Exercise details:
The first line to copy is the one with "nodes += make_latches()"; the last is the one with "obj.matrix_world = Matrix.Identity(4)". Copy each line in that range exactly, leaving out all others.

[start Supplied information]

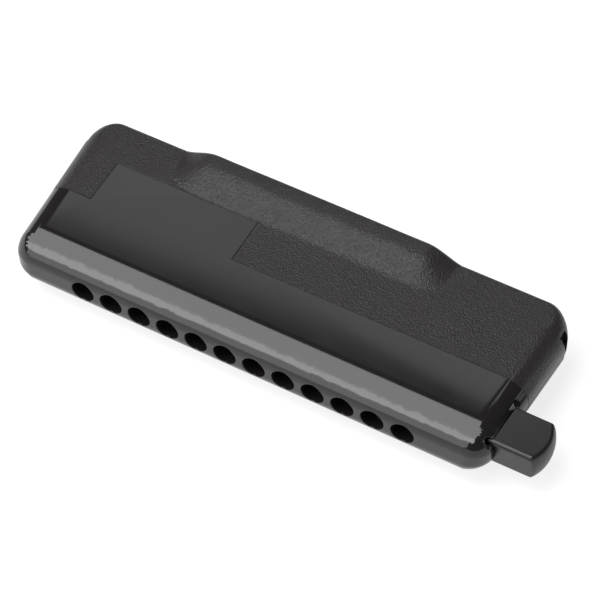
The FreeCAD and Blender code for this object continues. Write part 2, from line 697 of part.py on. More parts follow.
def make_comb():
    """The comb: a channel over and under for every reed, and ears that carry the latches."""
    blank = [block("comb_blank", "-comb_half", COMB_Y, "-comb_half_height", "2 * comb_half",
                   f"comb_rear - {COMB_Y}", "2 * comb_half_height")]
    tools = []
    open_high = "comb_half_height - comb_floor + 1"
    for sign in (-1, 1):
        floor = "comb_floor" if sign > 0 else "-comb_half_height - 1"
        for column in COLUMNS:
            tools.append(block(
                f"channel{column}_{sign}", f"{column_x(column)} - (hole_pitch / 2 - comb_wall) / 2",
                f"{COMB_Y} + feeder_deep", floor, "hole_pitch / 2 - comb_wall",
                f"reed_root_y + {reed_length(column)} + pad_length + 0.8 - {COMB_Y} - feeder_deep",
                open_high))
        for hole in range(HOLES):
            tools.append(block(
                f"feeder{hole}_{sign}", f"{hole_x(hole)} - hole_pitch / 2 + comb_wall",
                f"{COMB_Y} - 1", floor, "hole_pitch - 2 * comb_wall", "feeder_deep + 1.1",
                open_high))
        low = "comb_half_height - screw_deep" if sign > 0 else "-comb_half_height - 1"
        for number, (x, y) in enumerate(screw_places()):
            tools.append(rod(f"comb_bore{number}_{sign}", x, y, low, "screw_radius", "screw_deep + 1"))
        for side in (-1, 1):
            x = "comb_half - 0.5" if side > 0 else "-comb_half - ear_reach"
            z = "comb_half_height - ear_thick" if sign > 0 else "-comb_half_height"
            blank.append(block(f"ear{side}{sign}", x, "latch_y - 2.2", z, "ear_reach + 0.5", "4.4",
                               "ear_thick"))
    for side in (-1, 1):
        tools.append(rod(f"ear_bore{side}", f"{side} * latch_x", "latch_y", "-comb_half_height - 1",
                         "latch_pin", "2 * comb_half_height + 2"))
    return cut("comb", fused("comb_body", blank), tools)


def make_reed_plate():
    """Upper reed plate: a slot and a rivet hole for every reed, and the screw holes."""
    blank = block("plate_blank", "-plate_half", COMB_Y, "comb_half_height", "2 * plate_half",
                  f"plate_rear - {COMB_Y}", "plate_thick")
    tools = []
    for column in COLUMNS:
        tools.append(block(
            f"reed_slot{column}", f"{column_x(column)} - reed_width / 2 - slot_gap", "reed_root_y",
            "comb_half_height - 1", "reed_width + 2 * slot_gap",
            f"{reed_length(column)} + slot_gap", "plate_thick + 2"))
        tools.append(rod(f"rivet_hole{column}", column_x(column), rivet_y(column),
                         "comb_half_height - 1", "rivet_radius", "plate_thick + 2"))
    for number, (x, y) in enumerate(screw_places()):
        tools.append(rod(f"plate_bore{number}", x, y, "comb_half_height - 1", "screw_radius",
                         "plate_thick + 2"))
    return cut("upper_reed_plate", blank, tools)


def make_reeds(label, columns, z, front):
    """One kind of reed on the upper plate, a tongue and a riveted root each."""
    reeds = []
    for column in columns:
        long = reed_length(column)
        reed = block(f"{label}{column}", f"{column_x(column)} - reed_width / 2", front, z,
                     "reed_width", f"pad_length + {long} - slot_gap", "reed_thick")
        hole = rod(f"{label}_hole{column}", column_x(column), rivet_y(column), f"{z} - 1",
                   "rivet_radius", "reed_thick + 2")
        reeds.append(cut(f"{label}_cut{column}", reed, [hole]))
    return group(label, reeds)


def make_rivets():
    """The rivets of the upper plate, headed on both sides."""
    rivets = []
    for column in COLUMNS:
        draw = column in DRAW_COLUMNS
        low = "comb_half_height" if draw else "(comb_half_height - reed_thick)"
        high = f"({PLATE_TOP} + reed_thick)" if draw else PLATE_TOP
        x, y = column_x(column), rivet_y(column)
        rivets.append(fused(f"rivet{column}", [
            rod(f"shank{column}", x, y, f"{low} - 0.1", "rivet_radius", f"{high} - {low} + 0.2"),
            rod(f"tail{column}", x, y, f"{low} - rivet_rise", "rivet_head", "rivet_rise"),
            rod(f"head{column}", x, y, high, "rivet_head", "rivet_rise"),
        ]))
    return group("upper_reed_rivets", rivets)


def make_valves(label, columns, z, front, extra):
    """Thin flaps over the slots, each glued by its end next to the reed's root."""
    return group(label, [
        block(f"{label}{column}", f"{column_x(column)} - valve_width / 2", front, z, "valve_width",
              f"{reed_length(column)} + {extra}", "valve_thick")
        for column in columns])


def make_screws():
    """Screws that hold the upper plate to the comb."""
    return group("upper_plate_screws", [
        fused(f"screw{number}", [
            rod(f"screw_shank{number}", x, y, "comb_half_height - screw_deep", "screw_radius",
                "screw_deep + plate_thick + 0.1"),
            rod(f"screw_head{number}", x, y, PLATE_TOP, "screw_head", "screw_rise"),
        ])
        for number, (x, y) in enumerate(screw_places())])


def make_reed_sets():
    """Both reed plates with everything on them; the lower set mirrors the upper one."""
    inner_z = "(comb_half_height - reed_thick)"
    upper = [
        make_reed_plate(),
        make_reeds("upper_draw_reeds", DRAW_COLUMNS, PLATE_TOP, "reed_root_y - pad_length"),
        make_reeds("upper_blow_reeds", BLOW_COLUMNS, inner_z, "reed_root_y + slot_gap"),
        make_rivets(),
        make_valves("upper_outer_valves", BLOW_COLUMNS, PLATE_TOP, "reed_root_y - 0.8",
                    "valve_glue + 0.8"),
        make_valves("upper_inner_valves", DRAW_COLUMNS, "(comb_half_height - valve_thick)",
                    "reed_root_y - valve_glue", "valve_glue + 0.8"),
        make_screws(),
    ]
    return upper + [mirrored(item.Label.replace("upper", "lower"), item, Vector(0, 0, 1))
                    for item in upper]


# ---------------------------------------------------------------- latches

def make_latches():
    """Two spring latches on the comb's ends, with a tab in each catch of the housing."""
    inner = "latch_x - latch_thick / 2"
    pieces = [
        rod("knuckle", "latch_x", "latch_y", "-knuckle_half", "knuckle_radius", "2 * knuckle_half"),
        block("neck", inner, "latch_y", "-knuckle_half", "latch_thick", "3.2", "2 * knuckle_half"),
        block("arm", inner, "latch_y + 2.7", "-arm_half", "latch_thick",
              "tab_back - latch_y - 2.7", "2 * arm_half"),
    ]
    for sign in (-1, 1):
        low = "tab_low" if sign > 0 else "-tab_high"
        pieces.append(block(f"tab{sign}", "latch_x", "tab_back - tab_thick", low,
                            "tab_tip - latch_x", "tab_thick", "tab_high - tab_low"))
    bore = rod("knuckle_bore", "latch_x", "latch_y", "-knuckle_half - 1", "latch_pin + pin_gap",
               "2 * knuckle_half + 2")
    right = cut("right_latch", fused("latch_body", pieces), [bore])
    pins = [rod(f"latch_pin{side}", f"{side} * latch_x", "latch_y", "-comb_half_height", "latch_pin",
                "2 * comb_half_height") for side in (-1, 1)]
    return [right, mirrored("left_latch", right, Vector(1, 0, 0)), group("latch_pins", pins)]


# ---------------------------------------------------------------- assembly and export

def origin_shift():
    """Moves the origin to the bottom centre of the whole instrument's box."""
    lean = atan2(size("end_flare"), 1)
    turn_y = size("depth") - size("rear_corner") * (1 + sin(lean))
    left = half_length_at(turn_y) + size("rear_corner") * (1 - cos(lean))
    return Vector((left - size("button_crown")) / 2, -size("depth") / 2, size("crest_z"))


def place(nodes, shift):
    """Gives every sub-part its Placement; a mirrored one has its mirror plane moved instead."""
    for node in nodes:
        if node.TypeId == "Part::Mirroring":
            node.Base = shift
            continue
        base = node.Placement.Base
        for axis in "xyz":
            node.setExpression(f"Placement.Base.{axis}", None)
        node.Placement = FreeCAD.Placement(base + shift, node.Placement.Rotation)


def check_document():
    """Stops if any object of the document failed."""
    doc.recompute()
    for item in doc.Objects:
        if "Invalid" in item.State or "Error" in item.State:
            raise RuntimeError(f"{item.Label} failed: {item.State}")


def export(nodes):
    """Writes each sub-part to its own file."""
    os.makedirs("parts", exist_ok=True)
    for node in nodes:
        shape = node.Shape
        if shape.isNull() or not shape.isValid() or not shape.Solids:
            raise RuntimeError(f"{node.Label} has no valid solid")
        shape.exportStep(f"parts/{node.Label}.step")
        print(f"{node.Label}: {len(shape.Solids)} solids, {shape.Volume:.1f} mm3")


def main():
    """Builds every sub-part, places it and writes it."""
    nodes = [make_housing(), make_guide(), make_slide(), make_comb(), make_spring(), make_stop()]
    nodes += make_seals()
    nodes += list(make_button())
    nodes += make_reed_sets()
    nodes += make_latches()
    check_document()
    place(nodes, origin_shift())
    check_document()
    export(nodes)


main()
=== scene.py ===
"""A twelve-hole slide harmonica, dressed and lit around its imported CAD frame.

Every length is in metres, in the frame of the CAD part: +X runs to the slide button, +Y to the back, +Z up.
"""

import logging
import math
from dataclasses import dataclass, field
from enum import Enum
from typing import Any, Sequence

import bpy
from mathutils import Matrix, Vector

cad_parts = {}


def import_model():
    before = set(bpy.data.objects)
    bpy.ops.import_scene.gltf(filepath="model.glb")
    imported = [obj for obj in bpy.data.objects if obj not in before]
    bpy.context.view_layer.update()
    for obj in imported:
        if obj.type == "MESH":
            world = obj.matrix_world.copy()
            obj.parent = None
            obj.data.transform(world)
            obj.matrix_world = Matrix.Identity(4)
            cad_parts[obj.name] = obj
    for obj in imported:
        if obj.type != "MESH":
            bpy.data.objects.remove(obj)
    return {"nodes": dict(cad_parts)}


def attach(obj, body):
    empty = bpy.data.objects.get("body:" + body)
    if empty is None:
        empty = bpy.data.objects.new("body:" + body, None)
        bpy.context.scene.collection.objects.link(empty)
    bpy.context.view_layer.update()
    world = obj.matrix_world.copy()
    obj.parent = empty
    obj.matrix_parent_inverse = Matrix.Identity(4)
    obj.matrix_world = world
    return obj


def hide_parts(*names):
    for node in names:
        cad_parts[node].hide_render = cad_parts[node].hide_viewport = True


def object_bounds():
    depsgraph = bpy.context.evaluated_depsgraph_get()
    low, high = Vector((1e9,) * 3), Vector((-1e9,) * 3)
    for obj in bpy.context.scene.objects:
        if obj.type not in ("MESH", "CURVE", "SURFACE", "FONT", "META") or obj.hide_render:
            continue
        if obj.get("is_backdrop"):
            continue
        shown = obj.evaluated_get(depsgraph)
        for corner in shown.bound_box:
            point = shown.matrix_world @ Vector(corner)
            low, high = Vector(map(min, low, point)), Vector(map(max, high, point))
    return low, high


LOG = logging.getLogger("harmonica")
MM = 0.001
Colour = tuple[float, float, float]
Point = tuple[float, float, float]

MIDDLE = 0.5  # the mean of a noise, which is taken off so that it varies both ways
WHITE = (1.0, 1.0, 1.0, 1.0)
EVEN = (1.0, 1.0, 1.0)  # no stretch along any axis
GRAIN_SOFTNESS = 0.35  # how far one grain melts into the next
MIX_SOCKETS = (0, 6, 7)  # the share and the two colours of a colour mix
MIX_COLOUR_OUT = 2
GRAIN_ROUNDED = 0.7  # share of rounded grains in the moulded relief
GRAIN_RAGGED = 0.6  # share of finer, uneven grains in it
FINE_SIZE = 0.09 * MM  # width of the finest skin texture
SOFT, CRISP, SWIRLED, CLOUDY = 2.0, 3.0, 4.0, 5.0  # how many finer layers a noise has
PLASTIC_IOR = 1.5


class Body(Enum):
    """The moving bodies of the harmonica."""

    HARMONICA = "harmonica_body"
    SLIDE = "slide"
    RIGHT_CATCH = "right_catch"
    LEFT_CATCH = "left_catch"


class Side(Enum):
    """The two reed plates and all that sits on them."""

    UPPER = "upper"
    LOWER = "lower"


# ---------------------------------------------------------------- shader maths


class Wire:
    """A shader socket that takes part in Python arithmetic."""

    def __init__(self, graph: "Graph", socket: bpy.types.NodeSocket) -> None:
        """Keeps the socket and the graph it belongs to."""
        self.graph = graph
        self.socket = socket

    def _maths(self, operation: str, first: Any, second: Any = 0.0) -> "Wire":
        """Adds one Math node.

        Args:
            operation: the node's operation.
            first: its first value or wire.
            second: its second value or wire.

        Returns:
            The node's result.
        """
        return self.graph.add("ShaderNodeMath", {"operation": operation}, {0: first, 1: second})

    def __add__(self, other: Any) -> "Wire":
        """self + other."""
        return self._maths("ADD", self, other)

    __radd__ = __add__

    def __sub__(self, other: Any) -> "Wire":
        """self - other."""
        return self._maths("SUBTRACT", self, other)

    def __rsub__(self, other: Any) -> "Wire":
        """other - self."""
        return self._maths("SUBTRACT", other, self)

    def __mul__(self, other: Any) -> "Wire":
        """self * other."""
        return self._maths("MULTIPLY", self, other)

    __rmul__ = __mul__

    def step(self, start: float, end: float) -> "Wire":
        """A smooth rise from 0 at start to 1 at end."""
        return self.graph.add(
            "ShaderNodeMapRange",
            {"interpolation_type": "SMOOTHSTEP"},
            {"Value": self, "From Min": start, "From Max": end, "To Min": 0.0, "To Max": 1.0},
        )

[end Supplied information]

Task output:
    nodes += make_latches()
    check_document()
    place(nodes, origin_shift())
    check_document()
    export(nodes)


main()
=== scene.py ===
"""A twelve-hole slide harmonica, dressed and lit around its imported CAD frame.

Every length is in metres, in the frame of the CAD part: +X runs to the slide button, +Y to the back, +Z up.
"""

import logging
import math
from dataclasses import dataclass, field
from enum import Enum
from typing import Any, Sequence

import bpy
from mathutils import Matrix, Vector

cad_parts = {}


def import_model():
    before = set(bpy.data.objects)
    bpy.ops.import_scene.gltf(filepath="model.glb")
    imported = [obj for obj in bpy.data.objects if obj not in before]
    bpy.context.view_layer.update()
    for obj in imported:
        if obj.type == "MESH":
            world = obj.matrix_world.copy()
            obj.parent = None
            obj.data.transform(world)
            obj.matrix_world = Matrix.Identity(4)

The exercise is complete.